-- begin --

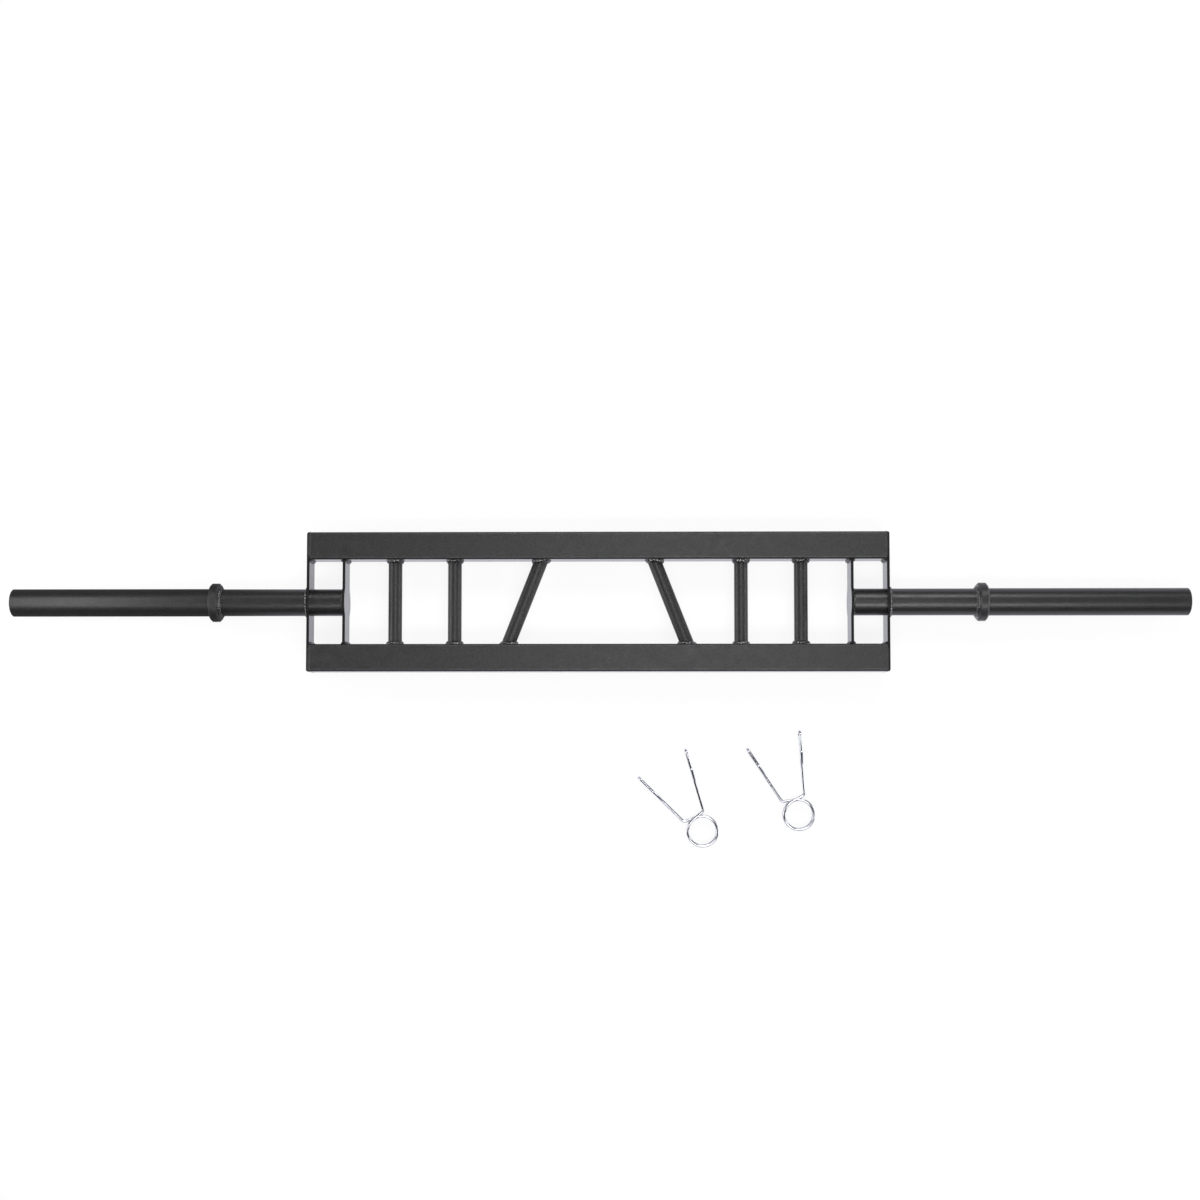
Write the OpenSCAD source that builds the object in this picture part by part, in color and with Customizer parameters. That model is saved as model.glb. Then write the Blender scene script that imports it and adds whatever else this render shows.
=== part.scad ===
// Multi-grip barbell: two square rails with straight and angled grips between them, plate sleeves
// welded into paired end plates, and two wire spring collars lying beside the bar.
// Millimetres. X runs along the sleeves, Y across the frame, Z up. The origin is on the sleeves'
// axis at the middle of the bar, which lies flat on its stop rings.

/* [Bar] */
// Length of the bar from end to end
bar_l = 2134; // [2060:1:2300]

/* [Rails] */
// Width and depth of the square rail tube
rail_w = 50; // [40:1:60]
// Wall of the rail tube
rail_wall = 3; // [2:0.5:4]
// Outside corner radius of the rail tube
rail_corner_r = 5; // [4.5:0.5:8]
// Clear height between the two rails, for the hands
hand_gap = 153; // [130:1:180]

/* [End plates] */
// Thickness of every end plate
plate_t = 5; // [4:0.5:10]
// Diameter of the round part of a plate, around the sleeve
plate_eye_d = 70; // [64:1:80]
// Radius that the upper and lower edges of an outer plate's far face are ground to
plate_edge_r = 2.5; // [0.5:0.5:2.5]
// Clear width of the window between the inner and the outer plate
window_w = 60; // [45:1:75]

/* [Grips] */
// Outside diameter of a grip tube
grip_d = 25; // [22:0.5:32]
// Wall of a grip tube
grip_wall = 2.5; // [1.5:0.5:4]
// Distance of the outer grips from the middle of the bar
outer_grip_x = 368.5; // [355:0.5:380]
// Clear width for a hand between an outer grip and the inner plate
outer_space = 75; // [65:0.5:90]
// Distance of the inner grips from the middle of the bar
inner_grip_x = 260; // [240:1:280]
// Distance of the angled grips from the middle of the bar, at mid-height
angled_grip_x = 132.5; // [110:0.5:150]
// Lean of the angled grips, in degrees
angled_grip_lean = 21.5; // [10:0.1:25]

/* [Sleeves] */
// Outside diameter of a plate sleeve, where it takes plates
sleeve_d = 50; // [48:0.5:54]
// Wall of the sleeve where it takes plates
sleeve_wall = 5; // [3:0.5:8]
// Depth by which the sleeve is turned down from its stop ring to its inner end
shoulder = 0.5; // [0.3:0.1:1]
// Stretch that takes plates, from the stop ring to the end
loading_l = 363; // [320:1:400]
// Outside diameter of the stop ring
ring_d = 70; // [64:1:90]
// Width of the stop ring along the sleeve
ring_w = 18; // [14:1:30]
// Chamfer on both rims of the stop ring
ring_chamfer = 3.3; // [1:0.1:5]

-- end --

WHAT IS EXPECTED
Nothing in the data may differ; print all of it exactly as written.

EXERCISE ANSWER
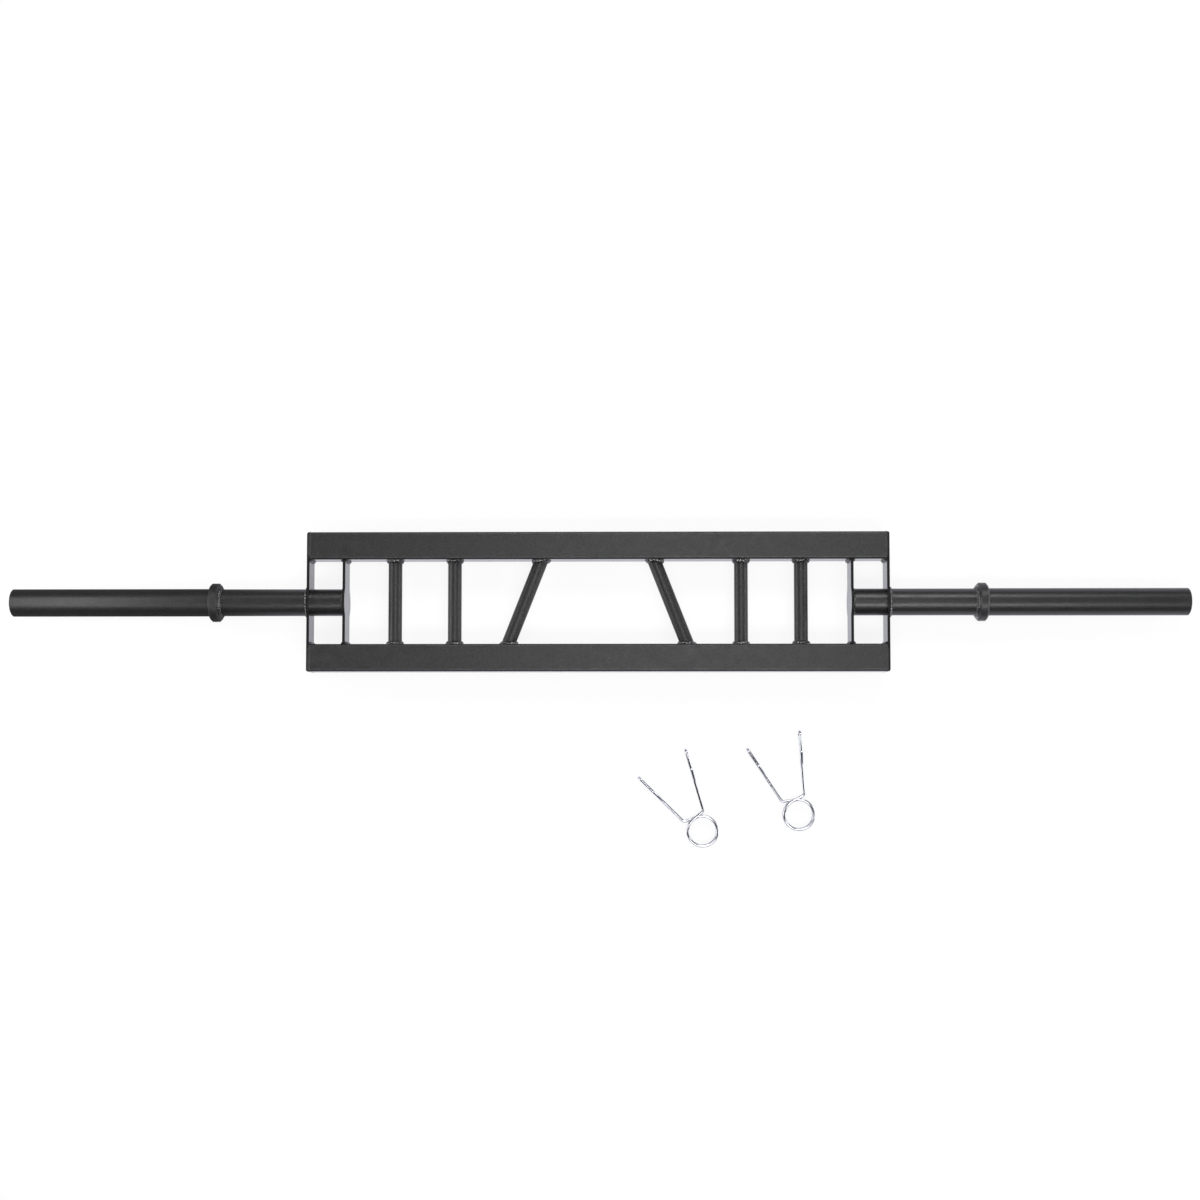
Write the OpenSCAD source that builds the object in this picture part by part, in color and with Customizer parameters. That model is saved as model.glb. Then write the Blender scene script that imports it and adds whatever else this render shows.
=== part.scad ===
// Multi-grip barbell: two square rails with straight and angled grips between them, plate sleeves
// welded into paired end plates, and two wire spring collars lying beside the bar.
// Millimetres. X runs along the sleeves, Y across the frame, Z up. The origin is on the sleeves'
// axis at the middle of the bar, which lies flat on its stop rings.

/* [Bar] */
// Length of the bar from end to end
bar_l = 2134; // [2060:1:2300]

/* [Rails] */
// Width and depth of the square rail tube
rail_w = 50; // [40:1:60]
// Wall of the rail tube
rail_wall = 3; // [2:0.5:4]
// Outside corner radius of the rail tube
rail_corner_r = 5; // [4.5:0.5:8]
// Clear height between the two rails, for the hands
hand_gap = 153; // [130:1:180]

/* [End plates] */
// Thickness of every end plate
plate_t = 5; // [4:0.5:10]
// Diameter of the round part of a plate, around the sleeve
plate_eye_d = 70; // [64:1:80]
// Radius that the upper and lower edges of an outer plate's far face are ground to
plate_edge_r = 2.5; // [0.5:0.5:2.5]
// Clear width of the window between the inner and the outer plate
window_w = 60; // [45:1:75]

/* [Grips] */
// Outside diameter of a grip tube
grip_d = 25; // [22:0.5:32]
// Wall of a grip tube
grip_wall = 2.5; // [1.5:0.5:4]
// Distance of the outer grips from the middle of the bar
outer_grip_x = 368.5; // [355:0.5:380]
// Clear width for a hand between an outer grip and the inner plate
outer_space = 75; // [65:0.5:90]
// Distance of the inner grips from the middle of the bar
inner_grip_x = 260; // [240:1:280]
// Distance of the angled grips from the middle of the bar, at mid-height
angled_grip_x = 132.5; // [110:0.5:150]
// Lean of the angled grips, in degrees
angled_grip_lean = 21.5; // [10:0.1:25]

/* [Sleeves] */
// Outside diameter of a plate sleeve, where it takes plates
sleeve_d = 50; // [48:0.5:54]
// Wall of the sleeve where it takes plates
sleeve_wall = 5; // [3:0.5:8]
// Depth by which the sleeve is turned down from its stop ring to its inner end
shoulder = 0.5; // [0.3:0.1:1]
// Stretch that takes plates, from the stop ring to the end
loading_l = 363; // [320:1:400]
// Outside diameter of the stop ring
ring_d = 70; // [64:1:90]
// Width of the stop ring along the sleeve
ring_w = 18; // [14:1:30]
// Chamfer on both rims of the stop ring
ring_chamfer = 3.3; // [1:0.1:5]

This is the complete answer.